### AIM OF THE TASK
Quote precisely the run of lines opening with the line containing "for node in" and closing with the line containing "0.78), (0.935, 1.0))", and nothing else.

################

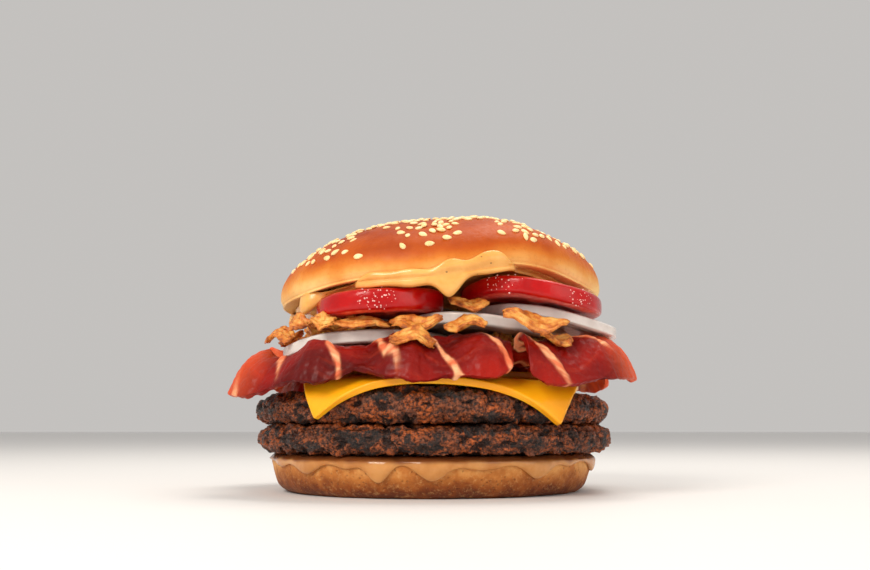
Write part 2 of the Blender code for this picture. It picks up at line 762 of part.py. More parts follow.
def crown():
    bun = crown_shape()
    mesh = sesame_seed()
    group = bpy.data.collections.new("seeds")
    bpy.context.scene.collection.children.link(group)
    for place, share, angle, spin in seed_places(SEED_COUNT):
        seed = bpy.data.objects.new("seed", mesh)
        seed.matrix_world = seed_matrix(place, share, angle, spin)
        group.objects.link(seed)
    join = bun.modifiers.new("join seeds", "BOOLEAN")
    join.operation = "UNION"
    join.operand_type = "COLLECTION"
    join.collection = group
    join.solver = "EXACT"
    graph = bpy.context.evaluated_depsgraph_get()
    joined = bpy.data.meshes.new_from_object(bun.evaluated_get(graph))
    bun.modifiers.clear()
    bun.data = joined
    for seed in list(group.objects):
        bpy.data.objects.remove(seed)
    bpy.data.collections.remove(group)


# Sauce under the top bun: where it is squeezed out, how wide, its share of the lip and how far it hangs
SQUEEZES = (
    (-142.0, 8.0, 0.40, 4.4),
    (-113.0, 8.0, 0.50, 1.4),
    (-99.0, 9.0, 0.55, 1.6),
    (-87.0, 5.5, 0.55, 5.6),
    (-74.0, 9.0, 0.85, 0.8),
    (20.0, 14.0, 0.60, 3.0),
    (74.0, 12.0, 0.55, 1.8),
    (112.0, 12.0, 0.60, 1.2),
    (165.0, 10.0, 0.45, 2.6),
)
SAUCE_CLEAR = GAP + 0.15
LIP_CLEAR = 1.35
SAUCE_FILM = 0.7
SAUCE_DEPTH = 3.4
SAUCE_POOL = 7.0
# The bun's lip from its underside up over the crust: how far out of the rim, how high, and the way it faces
LIP = (
    (-6.0, 0.0, 0.0, -1.0),
    (-3.2, 0.0, 0.2, -1.0),
    (-0.8, 0.9, 0.75, -0.65),
    (0.0, 2.6, 1.0, 0.0),
    (-0.6, 5.6, 1.0, 0.2),
)


def sauce_under(share, angle):
    """The sauce's underside: as deep as it can be over the slices under it."""
    place = crown_point(share, -SAUCE_CLEAR, angle)
    over = slices_over(place[:, 0], place[:, 1], [*ONIONS.values(), *TOMATOES.values()]) + GAP + 0.8
    lowest = place[:, 2] - SAUCE_DEPTH - SAUCE_POOL * (1.0 - smooth_step(0.62, 0.86, share))
    deepest = np.maximum(lowest, free_level(np.hypot(place[:, 0], place[:, 1])))
    place[:, 2] = np.minimum(np.maximum(deepest, over), place[:, 2] - SAUCE_FILM)
    return place


def round_lip(travel, away, angle):
    """A point away from the lip: travel is 0 under the bun, 2 at the turn of the lip and 4 on the crust."""
    knots = np.array(LIP)
    out, rise, out_facing, up_facing = (np.interp(travel, range(len(LIP)), column) for column in knots.T)
    place = crown_point(1.0, rise + up_facing * away, angle)
    return place + polar(1.0, angle, 0.0) * (out + out_facing * away)[:, None]


def hanging_edge(fall, out, angle):
    """The sauce's hanging edge: it falls past the rim, but not into the slices under it."""
    place = crown_point(1.0, -fall, angle) + polar(1.0, angle, 0.0) * out[:, None]
    over = slices_over(place[:, 0], place[:, 1], [*ONIONS.values(), *TOMATOES.values()], 2.0) + GAP + 0.3
    highest = crown_point(1.0, -SAUCE_CLEAR - 0.2, angle)[:, 2]
    place[:, 2] = np.minimum(np.maximum(place[:, 2], over), highest)
    return place


def bun_sauce():
    angle = angles(CROWN_STEPS)
    squeezed = 0 * angle
    fall = SAUCE_FILM + 0.8 + 0.3 * wobble(angle, 61)
    for middle, width, climb, depth in SQUEEZES:
        squeezed = squeezed + climb * bump(angle, middle, width)
        fall = fall + depth * bump(angle, middle, width * 0.8)
    squeezed = np.minimum(squeezed, 1.0)
    end = 0.9 + 2.9 * squeezed
    fat = 0.3 + 1.3 * smooth_step(0.1, 0.7, squeezed)
    front = -4.2 + 4.8 * smooth_step(0.05, 0.6, squeezed)
    rings = [
        crown_point(0.5, -SAUCE_CLEAR, angle),
        round_lip(0.3 * end, SAUCE_CLEAR, angle),
        round_lip(0.65 * end, LIP_CLEAR, angle),
        round_lip(end, LIP_CLEAR, angle),
        round_lip(end, LIP_CLEAR + 0.5 * fat, angle),
        round_lip(0.66 * end, LIP_CLEAR + fat, angle),
        hanging_edge(0.85 * fall, front + 0.7 * fat, angle),
        hanging_edge(fall, front - 0.3, angle),
        sauce_under(0.82, angle),
        sauce_under(0.7, angle),
        sauce_under(0.35, angle),
    ]
    x, y = CROWN_CENTRE
    bottom = sauce_under(0.0, np.zeros(1))[0]
    rings_solid("bun_sauce", rings, (x, y, CROWN_MIDDLE - SAUCE_CLEAR), bottom, "bun_sauce")


def main():
    clear_scene()
    heel()
    heel_sauce()
    patties()
    cheese_slice("cheese_front", -1, 1.5)
    cheese_slice("cheese_back", 1, -4.0)
    bacon()
    slices()
    beds()
    flakes()
    bun_sauce()
    crown()


main()
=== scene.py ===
"""The looks of a double cheeseburger with bacon, onion, crisp fried onion and tomato.

Slices, bacon and cheese are finer copies of the frame's own solids, with the relief of the real food
added. Both halves of the bun, the sauces, the patties, the flakes of crisp onion and the seeds are made
from the rules of their solids. Sizes are in millimetres and angles in degrees until a mesh is made.
"""

import math

import bmesh
import bpy
import numpy as np
from mathutils import Matrix, Vector, noise
from mathutils.bvhtree import BVHTree


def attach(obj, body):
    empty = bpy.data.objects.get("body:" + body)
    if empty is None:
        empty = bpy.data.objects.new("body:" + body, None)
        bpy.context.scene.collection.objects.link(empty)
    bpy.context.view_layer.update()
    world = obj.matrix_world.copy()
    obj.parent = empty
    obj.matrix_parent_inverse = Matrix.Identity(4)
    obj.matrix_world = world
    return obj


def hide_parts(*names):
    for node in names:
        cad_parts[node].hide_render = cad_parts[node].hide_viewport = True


MM = 0.001

# Patties
PATTY_RADIUS = 58.3
LOWER_PATTY = (12.9, 21.4)
UPPER_PATTY_BASE = 21.8
UPPER_PATTY_TOP = 33.0
CRAG = 1.1
# A patty's rounded edge: share of its radius, and share of its height
PATTY_EDGE = ((0.935, 0.0), (0.985, 0.22), (1.0, 0.5), (0.985, 0.78), (0.935, 1.0))

# Top bun
CROWN_RADIUS = 53.6
CROWN_CENTRE = (2.6, -0.5)
CROWN_RIM = 61.2
CROWN_MIDDLE = 68.7
CROWN_APEX = 88.5
CROWN_LIP = 2.6
SEED_SIZE = (3.3, 2.0, 1.1)
SOLID_SEEDS = 74
MORE_SEEDS = 430

# Sauce under the top bun: where it is squeezed out, how wide, its share of the lip and how far it hangs
SQUEEZES = (
    (-142.0, 8.0, 0.40, 4.4),
    (-113.0, 8.0, 0.50, 1.4),
    (-99.0, 9.0, 0.55, 1.6),
    (-87.0, 5.5, 0.55, 5.6),
    (-74.0, 9.0, 0.85, 0.8),
    (20.0, 14.0, 0.60, 3.0),
    (74.0, 12.0, 0.55, 1.8),
    (112.0, 12.0, 0.60, 1.2),
    (165.0, 10.0, 0.45, 2.6),
)
SAUCE_FILM = 0.7
# The bun's lip from its underside to the crust: how far out of the rim, how high, and the way it faces
LIP = (
    (-6.0, 0.0, 0.0, -1.0),
    (-3.2, 0.0, 0.2, -1.0),
    (-0.8, 0.9, 0.75, -0.65),
    (0.0, 2.6, 1.0, 0.0),
    (-0.6, 5.6, 1.0, 0.2),
)

# Bottom bun and the melted cheese sauce on it
GAP = 0.35
HEEL_RADIUS = 52.6
HEEL_TOP = 11.2
HEEL_FOOT = 0.93
HEEL_ROUND = 2.8
HEEL_EDGE = 0.9
SAUCE_THICK = 0.9
DRIP_THICK = 1.3
DRIPS = (
    (-152.0, 6.0, 2.6),
    (-135.0, 7.0, 4.2),
    (-118.0, 5.0, 2.6),
    (-107.0, 4.6, 6.4),
    (-90.0, 6.0, 5.6),
    (-73.0, 8.0, 2.6),
    (-53.0, 6.5, 5.4),
    (-38.0, 5.0, 2.2),
    (-14.0, 7.0, 4.0),
    (12.0, 6.0, 5.0),
    (38.0, 8.0, 3.0),
    (64.0, 6.0, 5.4),
    (92.0, 8.0, 3.6),
    (118.0, 6.0, 5.8),
    (143.0, 8.0, 3.0),
    (172.0, 6.0, 4.8),
)
DRIP_LEAST = 0.8

# Rashers seen from above: each route from end to end, and the turn that brings it to its side
LONG_ROUTE = ((-51.5, -15), (-44, -29.8), (-30.2, -40.2), (-10.5, -46), (6, -46.4), (22, -45))
SHORT_ROUTE = ((24.6, -44.6), (32.5, -41.8), (39.6, -36.4), (46, -26.8), (50, -12))
RASHERS = {
    "bacon_front_left": (LONG_ROUTE, 0.0),
    "bacon_front_right": (SHORT_ROUTE, 0.0),
    "bacon_back_right": (LONG_ROUTE, 180.0),
    "bacon_back_left": (SHORT_ROUTE, 180.0),
}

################

### ANSWER TO THE PROBLEM
    for node in names:
        cad_parts[node].hide_render = cad_parts[node].hide_viewport = True


MM = 0.001

# Patties
PATTY_RADIUS = 58.3
LOWER_PATTY = (12.9, 21.4)
UPPER_PATTY_BASE = 21.8
UPPER_PATTY_TOP = 33.0
CRAG = 1.1
# A patty's rounded edge: share of its radius, and share of its height
PATTY_EDGE = ((0.935, 0.0), (0.985, 0.22), (1.0, 0.5), (0.985, 0.78), (0.935, 1.0))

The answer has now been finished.